#### [What is expected]
Establish how many lines in the material include the string "code" and report it as a lone number.

## start Input for this task

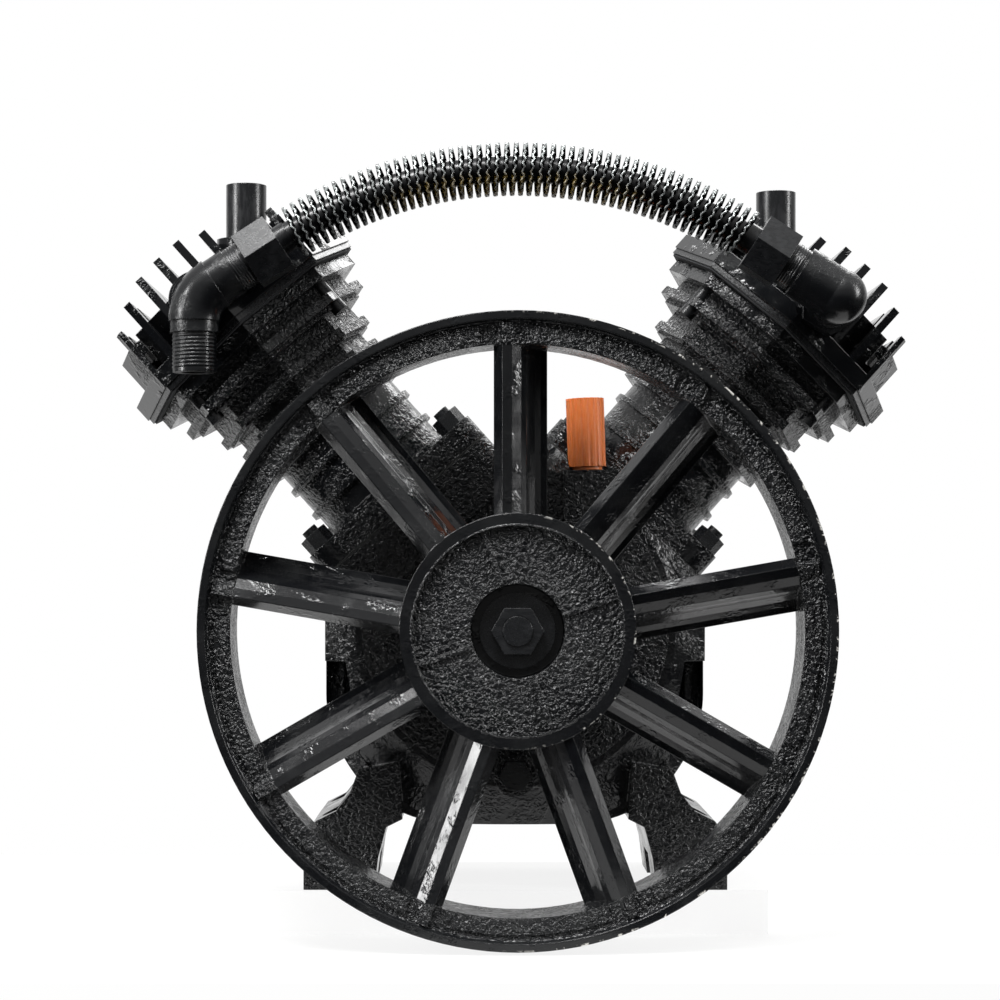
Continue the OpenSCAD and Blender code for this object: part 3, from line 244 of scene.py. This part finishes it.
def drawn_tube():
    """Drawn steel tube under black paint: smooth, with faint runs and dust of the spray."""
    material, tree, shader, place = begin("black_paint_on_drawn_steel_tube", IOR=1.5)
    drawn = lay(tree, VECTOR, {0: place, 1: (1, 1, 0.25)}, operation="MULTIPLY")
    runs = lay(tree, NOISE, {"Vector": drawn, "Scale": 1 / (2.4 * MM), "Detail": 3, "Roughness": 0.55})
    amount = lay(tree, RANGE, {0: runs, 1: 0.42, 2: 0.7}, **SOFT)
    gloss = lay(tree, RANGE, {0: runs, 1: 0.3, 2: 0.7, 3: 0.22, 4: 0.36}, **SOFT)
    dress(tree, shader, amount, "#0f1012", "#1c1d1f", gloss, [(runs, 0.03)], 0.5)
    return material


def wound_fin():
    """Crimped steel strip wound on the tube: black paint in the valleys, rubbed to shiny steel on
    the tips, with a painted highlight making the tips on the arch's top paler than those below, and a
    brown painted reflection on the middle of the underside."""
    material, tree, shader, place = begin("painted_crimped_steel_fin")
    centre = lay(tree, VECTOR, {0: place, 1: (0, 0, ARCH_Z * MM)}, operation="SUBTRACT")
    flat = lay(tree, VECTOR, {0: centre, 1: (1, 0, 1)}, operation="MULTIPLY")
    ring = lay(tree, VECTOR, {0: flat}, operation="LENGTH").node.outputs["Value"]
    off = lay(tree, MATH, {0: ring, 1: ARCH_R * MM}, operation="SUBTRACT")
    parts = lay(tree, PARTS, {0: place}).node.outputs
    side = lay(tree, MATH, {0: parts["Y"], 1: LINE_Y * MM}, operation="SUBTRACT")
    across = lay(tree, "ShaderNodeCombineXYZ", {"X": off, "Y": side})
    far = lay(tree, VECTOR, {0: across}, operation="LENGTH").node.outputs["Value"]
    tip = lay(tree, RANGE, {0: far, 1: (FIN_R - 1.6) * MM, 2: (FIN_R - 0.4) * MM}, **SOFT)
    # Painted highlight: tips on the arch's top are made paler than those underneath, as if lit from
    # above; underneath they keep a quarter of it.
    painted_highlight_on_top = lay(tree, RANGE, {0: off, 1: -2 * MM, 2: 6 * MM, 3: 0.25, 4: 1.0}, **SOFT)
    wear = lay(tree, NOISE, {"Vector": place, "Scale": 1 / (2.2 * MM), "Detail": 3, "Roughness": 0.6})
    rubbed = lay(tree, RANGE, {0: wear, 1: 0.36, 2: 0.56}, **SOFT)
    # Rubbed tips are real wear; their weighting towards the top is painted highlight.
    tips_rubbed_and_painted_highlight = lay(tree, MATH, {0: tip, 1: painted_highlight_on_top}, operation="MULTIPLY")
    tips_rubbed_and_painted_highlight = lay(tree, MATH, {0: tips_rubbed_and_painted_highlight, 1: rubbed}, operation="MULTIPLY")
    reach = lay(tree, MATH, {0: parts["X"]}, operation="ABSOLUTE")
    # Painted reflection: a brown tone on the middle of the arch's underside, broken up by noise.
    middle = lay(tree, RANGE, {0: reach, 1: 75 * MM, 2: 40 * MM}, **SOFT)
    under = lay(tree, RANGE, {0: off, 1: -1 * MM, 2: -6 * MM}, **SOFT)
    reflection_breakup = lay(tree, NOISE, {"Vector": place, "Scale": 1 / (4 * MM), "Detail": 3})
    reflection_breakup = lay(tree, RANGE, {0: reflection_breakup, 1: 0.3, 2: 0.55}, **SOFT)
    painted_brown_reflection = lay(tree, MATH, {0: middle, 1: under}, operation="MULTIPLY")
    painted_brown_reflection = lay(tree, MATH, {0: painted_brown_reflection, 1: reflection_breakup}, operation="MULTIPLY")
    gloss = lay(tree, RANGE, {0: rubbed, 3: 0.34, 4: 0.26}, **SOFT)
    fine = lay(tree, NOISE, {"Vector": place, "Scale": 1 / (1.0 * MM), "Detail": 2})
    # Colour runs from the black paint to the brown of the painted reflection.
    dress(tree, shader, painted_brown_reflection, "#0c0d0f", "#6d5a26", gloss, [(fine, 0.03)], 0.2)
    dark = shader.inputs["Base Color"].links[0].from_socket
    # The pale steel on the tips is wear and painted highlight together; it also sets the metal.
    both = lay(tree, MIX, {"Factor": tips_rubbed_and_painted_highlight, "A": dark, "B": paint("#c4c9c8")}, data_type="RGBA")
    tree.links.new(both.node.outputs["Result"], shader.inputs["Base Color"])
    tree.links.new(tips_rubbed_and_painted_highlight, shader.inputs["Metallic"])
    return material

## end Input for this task
## start Input for this task

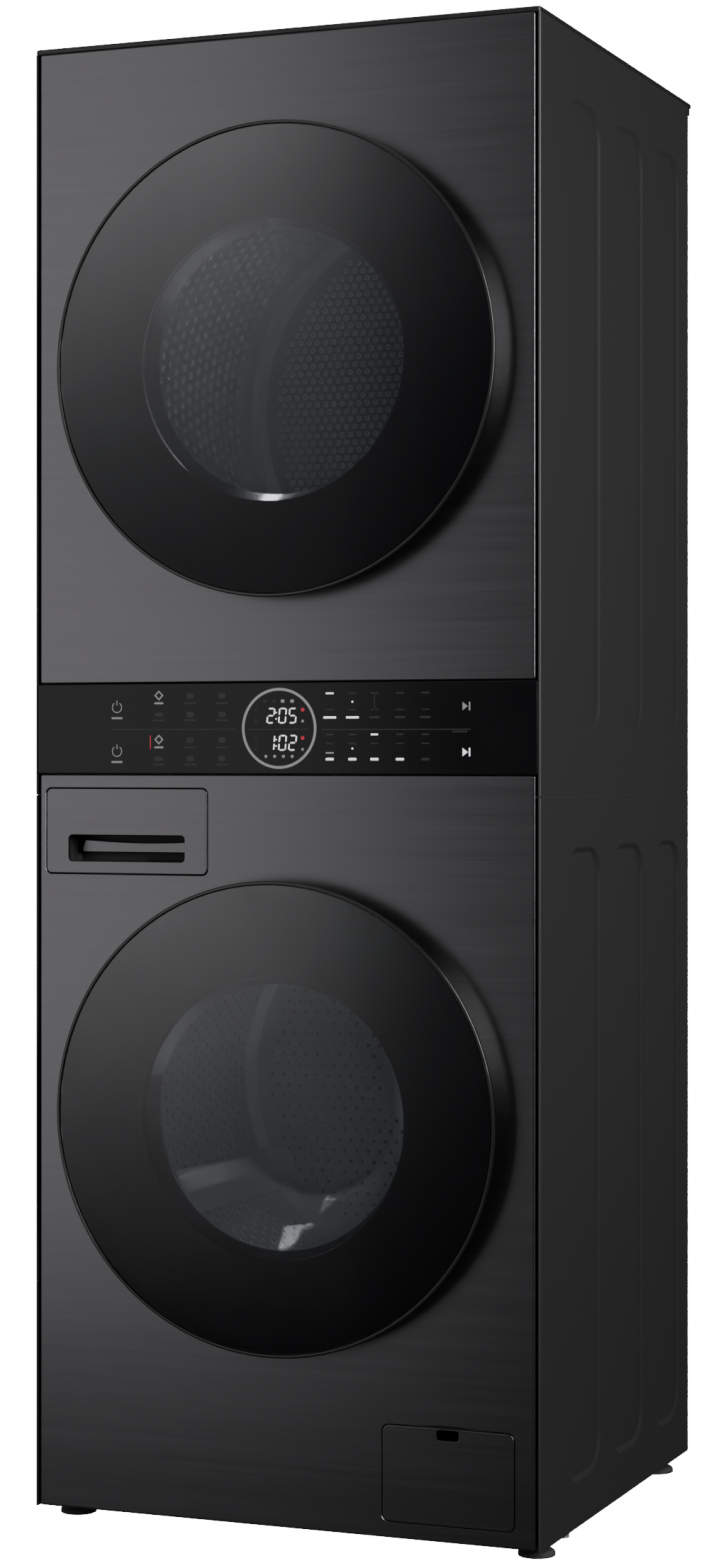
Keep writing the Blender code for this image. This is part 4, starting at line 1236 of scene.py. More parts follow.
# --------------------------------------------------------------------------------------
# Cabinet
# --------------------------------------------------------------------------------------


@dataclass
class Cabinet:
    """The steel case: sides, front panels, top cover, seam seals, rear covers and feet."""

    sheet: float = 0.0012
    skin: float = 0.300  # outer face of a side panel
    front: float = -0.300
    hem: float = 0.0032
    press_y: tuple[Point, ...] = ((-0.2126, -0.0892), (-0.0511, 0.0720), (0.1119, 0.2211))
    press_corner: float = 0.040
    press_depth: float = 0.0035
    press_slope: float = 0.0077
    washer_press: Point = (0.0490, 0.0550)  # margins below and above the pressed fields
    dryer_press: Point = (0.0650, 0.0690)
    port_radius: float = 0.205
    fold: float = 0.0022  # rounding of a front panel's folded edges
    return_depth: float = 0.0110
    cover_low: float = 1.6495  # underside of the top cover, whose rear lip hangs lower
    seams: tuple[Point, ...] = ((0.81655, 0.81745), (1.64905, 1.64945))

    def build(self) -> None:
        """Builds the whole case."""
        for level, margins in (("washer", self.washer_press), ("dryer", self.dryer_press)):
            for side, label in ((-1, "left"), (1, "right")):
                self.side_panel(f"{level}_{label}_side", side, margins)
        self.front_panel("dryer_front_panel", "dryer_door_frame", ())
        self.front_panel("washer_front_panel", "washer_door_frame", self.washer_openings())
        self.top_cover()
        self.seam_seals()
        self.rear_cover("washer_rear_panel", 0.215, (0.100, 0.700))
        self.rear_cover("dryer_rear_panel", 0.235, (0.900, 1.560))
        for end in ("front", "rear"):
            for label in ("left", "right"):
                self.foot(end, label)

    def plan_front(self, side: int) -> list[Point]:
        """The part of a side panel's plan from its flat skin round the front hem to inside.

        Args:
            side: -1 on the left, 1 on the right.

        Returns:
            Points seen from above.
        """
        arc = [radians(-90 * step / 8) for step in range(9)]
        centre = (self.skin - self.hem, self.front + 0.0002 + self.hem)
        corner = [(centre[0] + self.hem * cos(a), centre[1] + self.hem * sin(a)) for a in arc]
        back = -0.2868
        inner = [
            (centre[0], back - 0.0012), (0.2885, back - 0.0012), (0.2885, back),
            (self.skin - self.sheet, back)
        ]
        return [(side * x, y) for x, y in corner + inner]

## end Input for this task

#### [Task output]
2